UPDATE 4-Italy leads euro zone bond selloff on ECB unease, politics

* Italian 10-year yields rise to over 8-month high

* French 10-yr yields top 0.3% for first time since March 2020

* Spain, Portugal yields at highest in almost a year

* Euro zone periphery govt bond yields tmsnrt.rs/2ii2Bqr (Updates prices)

LONDON, May 17 (Reuters) – Italian borrowing costs rose on Monday to the highest in over eight months, leading a selloff across the euro zone on concerns over Italy’s reform path and the possibility that the ECB might slow the pace of its bond-buying stimulus in coming months.

Investors are increasingly pricing the possibility that economic recovery, fuelled by rapid COVID-19 vaccine rollouts, could encourage the European Central Bank to slow the pace of its emergency PEPP bond purchases.

Italy, a big beneficiary of ECB asset purchases, bore the brunt of selling. Its 10-year yields were up four basis points (bps) to 1.113% by 1519 GMT after rising as much as six bps earlier in the day.

That was on top of a 16 bps increase last week, while the gap over German peers widened to late-2020 levels and was last at 122.27 bps.

Selling was exacerbated by weekend comments from Matteo Salvini, leader of Italy’s right-wing League party, that Prime Minister Mario Draghi will be unable to enact key reforms demanded by the European Union because his unity government is too divided.

The selloff spread across the bloc, with France’s 10-year yield briefly topping 0.3% for the first time since March 2020. German yields rose around 1 bps to -0.114%, heading towards the near two-year peaks hit last week.

“The euro zone government bond market is generally in bad shape, especially for longer-dated pick-up paper, with France and SSAs (Sovereign Supranational Agency bonds) suffering as well, and Bunds,” said Commerzbank rates strategist Christoph Rieger.

Pick-up refers to spread available on riskier debt compared with regional benchmark Germany.

“Talk of less ECB buying certainly fits the picture. And perhaps the Salvini headlines over the weekend also added to the widening today as investors are getting nervous about what happens after 2023 if fiscal front-loading is not paying higher growth dividends in coming years.”

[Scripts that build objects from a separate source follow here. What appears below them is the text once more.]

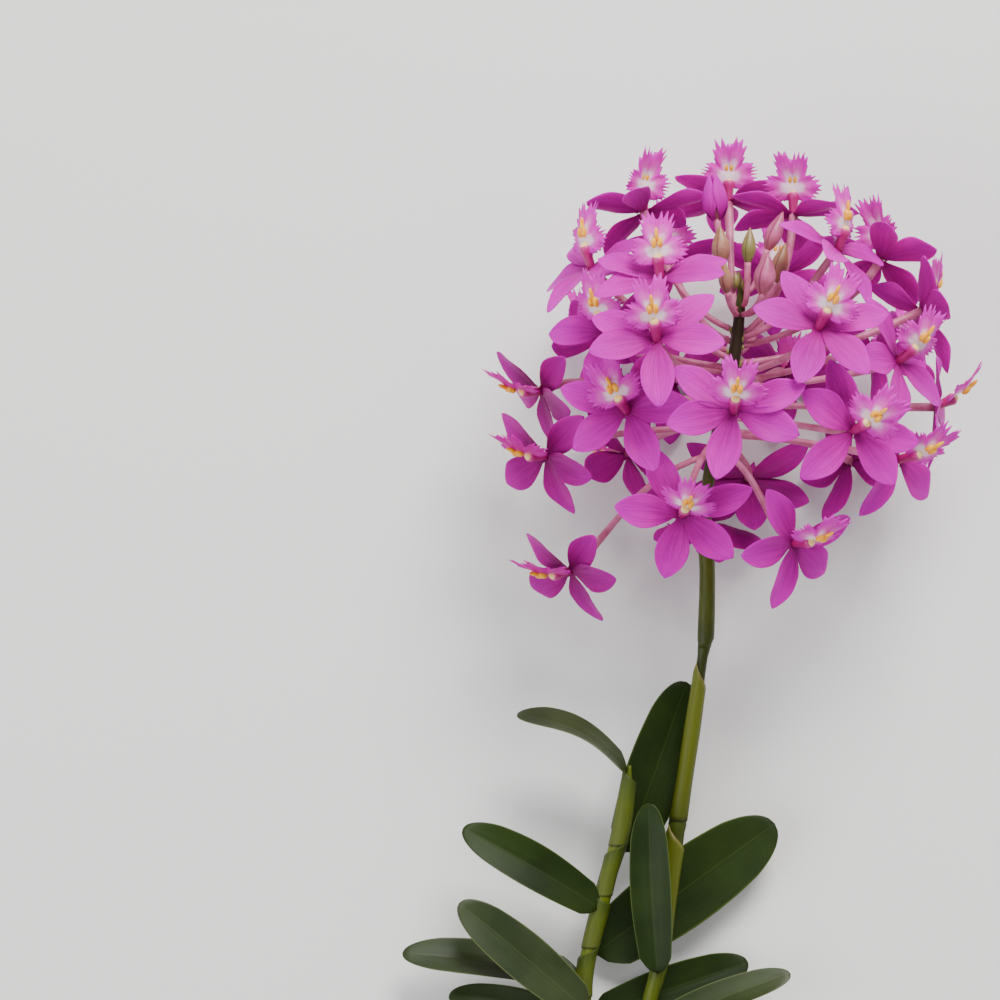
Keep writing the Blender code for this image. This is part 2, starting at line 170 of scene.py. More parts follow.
# middle of each flower, then where it faces (yaw, pitch) and its roll, in degrees
BLOOMS = (
    # the front of the head
    (-4, -15.5, 46, -4, 6, -8),
    (-24.5, 4, 40, -8, 22, 6),
    (-23, 21, 27, -14, 46, 4),
    (-32, -15, 27, -18, 10, 22),
    (19, 7, 40, 10, 26, -30),
    (29, -20.5, 34, 14, 2, -44),
    (-17, -43, 27, -4, -10, -22),
    # its left side
    (-37, 7.5, 12, -40, 22, -4),
    (-55, -8.5, -5, -64, -26, -10),
    (-54, -27, 10, -50, -24, 0),
    (-47, -59, 3, -54, -34, 0),
    (-41, 26, 0, -56, 44, 0),
    (-26, 42, -8, -146, 58, 8),
    # its right side
    (43, -1, 15, 52, 14, -24),
    (52, 14, -7, 112, 24, -14),
    (56, -13, -8, 84, 0, 0),
    (43.5, -28, 13, 48, -10, -24),
    (14, -51, 20, 40, -20, -10),
    (27, 30, 10, 56, 44, 0),
    (41, 29, -12, 146, 48, -20),
    # the top
    (-1, 46, -24, 180, 62, 0),
    (16, 41, -6, 166, 66, 0),
    (-17.5, 29, -32, -160, 48, 0),
    (13.5, 25, -36, 168, 34, 0),
    # the back, on which the head lies
    (5, -33, -28, 176, -30, 0),
    (-37.5, 7, -33, -134, 14, 0),
    (-16, -4, -40, -168, -4, 0),
    (16, -2, -42, 164, -6, 0),
    (41, 4, -28, 120, 6, 0),
    (34, -28, -26, 128, -22, 0),
    (-30, -26, -28, -134, -26, 0),
    (-8, -46, -24, -160, -46, 0),
)
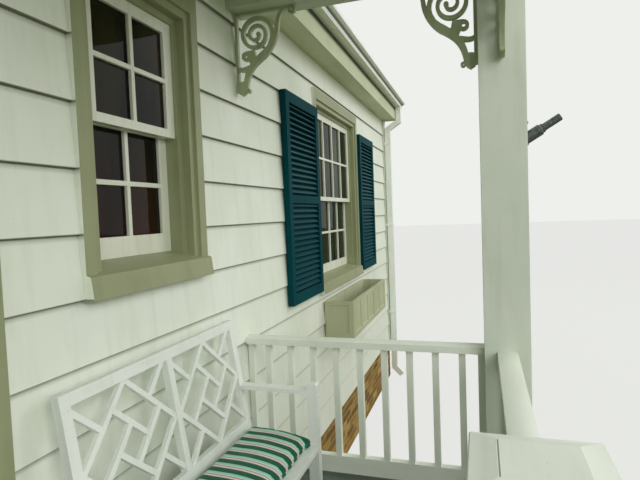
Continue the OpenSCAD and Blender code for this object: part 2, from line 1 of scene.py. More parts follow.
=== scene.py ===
# %% [markdown]
# # An entrance porch with the front wall of its house
#
# The porch belongs to a clapboard house: square posts, plain rails, scroll-sawn brackets, a gabled roof
# and a small garden bench. The solid model already gives every board its place, so this file dresses it:
# it rounds the edges that catch the light, lays the bricks, floor boards and shingles one by one, stuffs
# the cushion, and mixes the paints.

# %% Load the frame
import math

import bpy
from mathutils import Matrix, Vector


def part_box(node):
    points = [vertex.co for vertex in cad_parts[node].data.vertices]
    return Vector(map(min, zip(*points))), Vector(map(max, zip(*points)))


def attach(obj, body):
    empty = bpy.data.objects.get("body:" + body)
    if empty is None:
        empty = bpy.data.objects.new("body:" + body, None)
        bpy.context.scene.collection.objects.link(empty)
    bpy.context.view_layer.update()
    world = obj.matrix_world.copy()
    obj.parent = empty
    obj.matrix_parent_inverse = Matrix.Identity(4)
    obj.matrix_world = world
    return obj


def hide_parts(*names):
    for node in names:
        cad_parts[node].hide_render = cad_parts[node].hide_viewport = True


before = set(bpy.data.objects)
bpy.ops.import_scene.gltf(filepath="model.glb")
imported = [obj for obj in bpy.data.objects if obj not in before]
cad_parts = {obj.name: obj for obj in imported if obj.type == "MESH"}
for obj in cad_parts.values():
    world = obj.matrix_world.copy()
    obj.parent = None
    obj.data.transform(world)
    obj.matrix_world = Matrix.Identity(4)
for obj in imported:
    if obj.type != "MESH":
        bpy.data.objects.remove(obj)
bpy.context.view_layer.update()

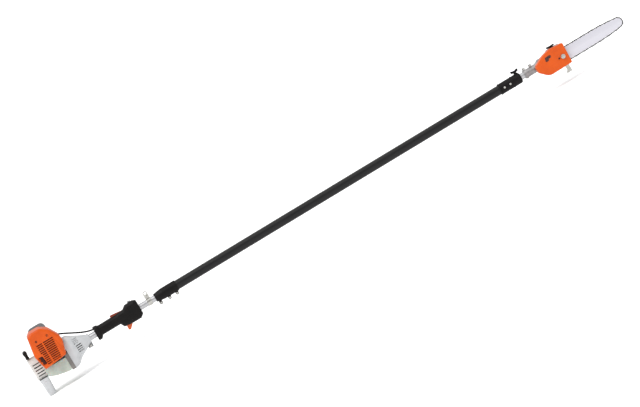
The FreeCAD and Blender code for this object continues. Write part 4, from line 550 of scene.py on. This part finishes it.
@dataclass
class Loft:
    """A body through rounded rectangles (station, half width, low, high, corner radius), smoothed between them.

    Each size follows a cubic between the given stations with the slope of its neighbours, and a section's point
    at a turn t lies on the corner arc of its quarter.
    """

    name: str
    sections: Sequence[tuple[float, float, float, float, float]]
    rows: int
    arc: int
    flat: int

    def sizes(self, stations: Grid) -> Grid:
        """Works out sizes between the given ones, with a slope limited to keep the curve between its points.

        Args:
            stations: where the sizes are wanted.

        Returns:
            One row of sizes for each station.
        """
        table = np.array(self.sections, float)
        x = table[:, 0]
        slope = np.diff(table, axis=0) / np.diff(x)[:, None]
        middle = np.where(slope[:-1] * slope[1:] > 0,
                          2 * slope[:-1] * slope[1:] / np.where(slope[:-1] + slope[1:] == 0, 1,
                                                              slope[:-1] + slope[1:]), 0)
        tangent = np.vstack([slope[:1], middle, slope[-1:]])
        cell = np.clip(np.searchsorted(x, stations, side="right") - 1, 0, len(x) - 2)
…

Saxo Bank strategist Althea Spinozzi said news Hungary’s central bank could soon consider lifting interest rates may have fed unease too.

“Peripheral bond yields are so low, they would be the first to re-price if there’s concern about ECB tapering or rate hikes,” Spinozzi said.

Portuguese and Spanish 10-year yields rose to their highest in almost a year, and were last up around 2 bps and 3 bps respectively .

So far, higher bond yields have not caused alarm, possibly as markets and ECB officials see the stronger economic backdrop as justifying a re-pricing.

Views differ within the ECB board on the future pace of emergency bond purchases, Pictet Wealth Management strategist Frederik Ducrozet noted, adding the ECB “would find it difficult to materially reduce the pace of PEPP purchases at the June meeting”.